Book

Description

This book presents a comprehensive software framework designed to solve one of the most critical challenges in modern quantum computing: fragmentation and limited interoperability between different hardware platforms and software stacks. By bringing together four interconnected contributions, the author establishes a foundational infrastructure necessary to move quantum computing from experimental research to practical, scalable application in the NISQ (Noisy Intermediate-Scale Quantum) era. First, the work introduces a lightweight Translation Protocol that bridges the gap between major frameworks such as IBM’s Qiskit and Google’s Cirq. Using OpenQASM as a universal intermediate language, this protocol enables semantic-preserving circuit translation, allowing code to run across heterogeneous systems and laying the groundwork for a future Quantum Internet. Second, it proposes Q-FRAG, a hybrid quantum-classical algorithm optimized for real-time 3D spatial processing.

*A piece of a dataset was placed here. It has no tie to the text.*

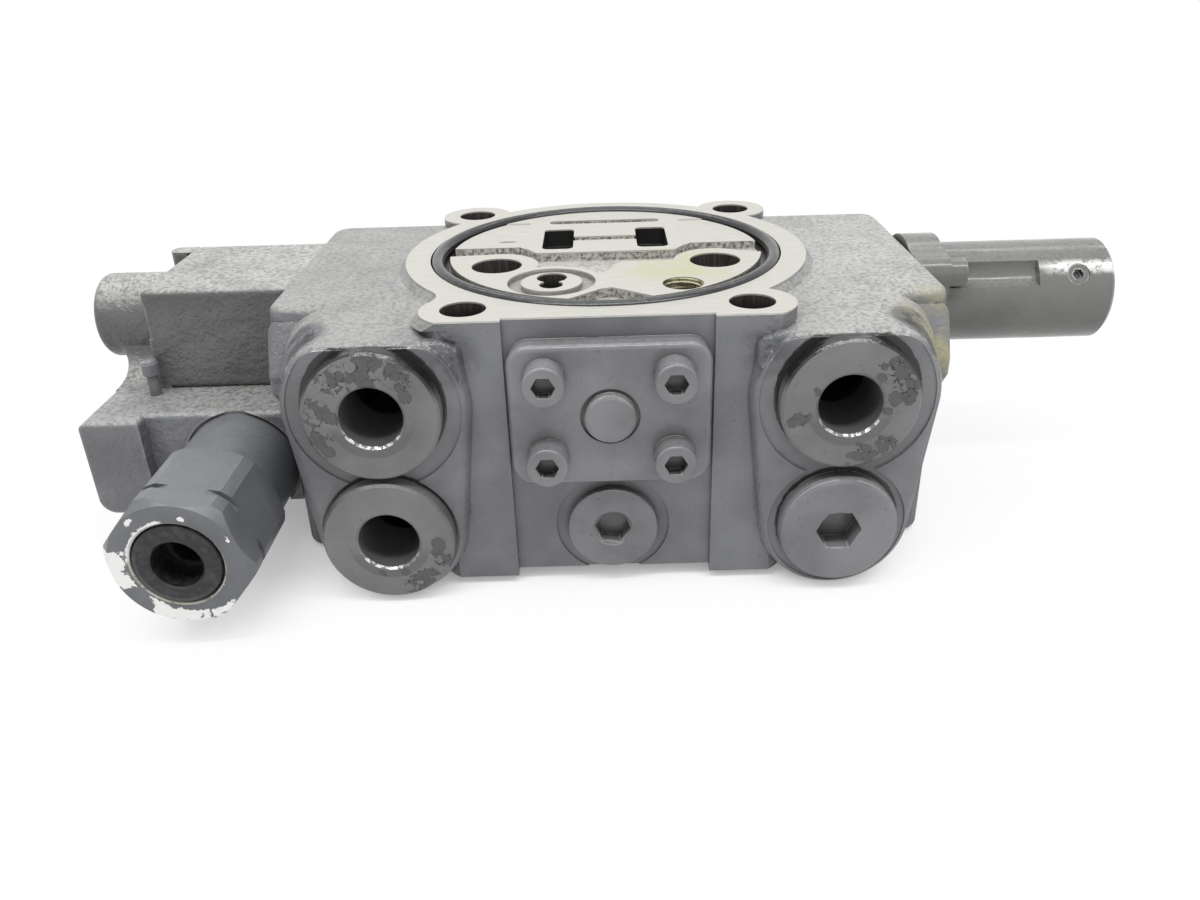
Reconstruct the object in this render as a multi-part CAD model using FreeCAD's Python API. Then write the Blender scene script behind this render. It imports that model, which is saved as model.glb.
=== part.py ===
"""Boom valve: a spool valve in a cast body with a round O-ring flange, a pilot housing and a spring cap.

Millimetres. The origin is the centre of the round flange face. +X runs along the spool towards the
spring cap, +Z is the flange normal, and the hose ports open towards -Y.
"""
import FreeCAD, Part
import math
import os

from FreeCAD import Placement, Rotation, Vector

X = Vector(1, 0, 0)
Y = Vector(0, 1, 0)
Z = Vector(0, 0, 1)
FRONT = Vector(0, -1, 0)

# Round mounting flange
flange_radius = 89.0
flange_step = 3.5
flange_draft = 3.0
flange_lip = 0.8
bolt_circle_radius = 94.7
front_bolt_angle = 54.2
back_bolt_angle = 46.8
bolt_hole_radius = 9.0
ear_radius = 17.0
flange_depth = 22.0
ear_blend_radius = 11.0

# Large O-ring and its groove
ring_cord = 5.7
ring_outer_radius = 77.9
groove_play = 0.3
groove_outer_radius = ring_outer_radius + groove_play
groove_width = 8.7
groove_depth = 4.3

# Lands and cast pockets inside the groove
pocket_depth = 4.0
rear_slot_y = 50.0
rear_slot_width = 6.0
rear_slot_half_length = 27.0
rear_land_front = -3.0
rear_land_step = 9.0
rear_land_half_width = 31.0
rear_land_slope = 8.0
pad_half_width = 36.5
pad_height = 0.5
window_x = 21.7
window_y = 19.6
window_width = 14.2
window_length = 34.0
window_corner = 3.0
bridge_groove_width = 7.0
bridge_groove_depth = 1.5
oil_hole_x = 47.2
oil_hole_y = -21.0
oil_hole_radius = 10.9
oil_hole_land = 18.0
oil_hole_depth = 45.0
seal_x = -22.6
seal_y = -45.5
seal_outer_radius = 18.2
seal_inner_radius = 12.6
seal_depth = 2.4
seal_land = 21.5
twin_hole_large = 6.3
twin_hole_small = 4.9
twin_hole_spacing = 9.4
twin_hole_depth = 28.0
orifice_x = 31.0
orifice_y = -52.2
orifice_hole_radius = 8.4
orifice_hole_depth = 13.0
front_pocket_x = 2.0
front_pocket_tip = -55.0
front_pocket_half_width = 19.0

# Body casting
body_half_length = 138.0
body_front = 60.0
body_back = 68.0
body_height = 117.0
body_corner = 9.0
body_edge = 4.0
flank_y = 91.0
flank_foot = 3.5
panel_y = 88.6
panel_half_width = 40.1
panel_foot = 6.0

# Hose ports
port_inset = 48.0
port_x = body_half_length - port_inset
upper_port_z = -33.0
lower_port_z = -87.8
boss_y = 97.0
upper_boss_radius = 35.5
lower_boss_radius = 29.2
boss_top = -6.5
boss_edge = 5.0
boss_crown = 15.0
boss_draft = 12.0
shoulder_y = 94.6
shoulder_foot = -50.0
shoulder_waist = -30.0
shoulder_corner = 5.0
shoulder_edge = 3.0
cheek_y = 70.0
cheek_height = 8.0
cheek_slope = 20.0
cheek_depth = 12.0
cheek_edge = 4.0
upper_spotface_radius = 33.6
lower_spotface_radius = 27.6
spotface_depth = 1.0
port_thread_radius = 20.6
port_thread_depth = 24.0
port_passage_radius = 13.2
collar_radius = 26.3
collar_height = 7.0
collar_edge = 1.0
port_bore_radius = 12.2
port_seal_cord = 2.4
plug_collar_radius = 23.7
plug_collar_edge = 2.2
plug_key = 16.0
plug_key_depth = 10.0
plug_key_bevel = 0.4

# Spool, its bore and the chambers round it
spool_y = 15.0
spool_z = -29.3
spool_radius = 11.0
spool_clearance = 0.05
spool_neck_radius = 7.0
chamber_radius = 15.5
chamber_width = 13.0
chamber_places = (-port_x, -oil_hole_x, -window_x, 0.0, window_x, oil_hole_x, port_x)
spool_necks = (-68.5, -34.5, 34.5, 68.5)
spool_neck_width = 16.0
notch_radius = 2.6
notch_count = 4

# Load check behind the cover plate
check_z = -37.3
check_bore_radius = 15.0
check_seat_y = 38.0
check_seat_radius = 9.0
check_length = 26.0
check_wall = 3.2
check_spring_radius = 10.2
check_spring_wire = 2.0
check_spring_turns = 6.0

# Cover plate and its screws
plate_width = 77.4
plate_height = 58.0
plate_thickness = 9.0
plate_corner = 8.5
plate_edge = 2.2
cover_screw_x = 24.5
cover_screw_z = 16.6
cover_seal_radius = 17.4
cover_seal_cord = 2.6
stud_head_radius = 10.0
stud_head_height = 3.4
stud_shank_radius = 6.0
stud_reach = 15.0
stud_ditch_width = 1.5
stud_ditch_depth = 1.2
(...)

By encoding geometric data into quantum states and leveraging superposition, Q-FRAG explores vast configuration spaces simultaneously, demonstrating how quantum parallelism can offer exponential advantages for graphics and simulation tasks. Third, the book develops a Meta-Algorithm for Quantum Neural Networks (QNNs). This approach utilizes amplitude encoding and circuit reuse to drastically reduce the number of qubits required, compressing classical data efficiently and making quantum machine learning feasible on hardware with limited resources.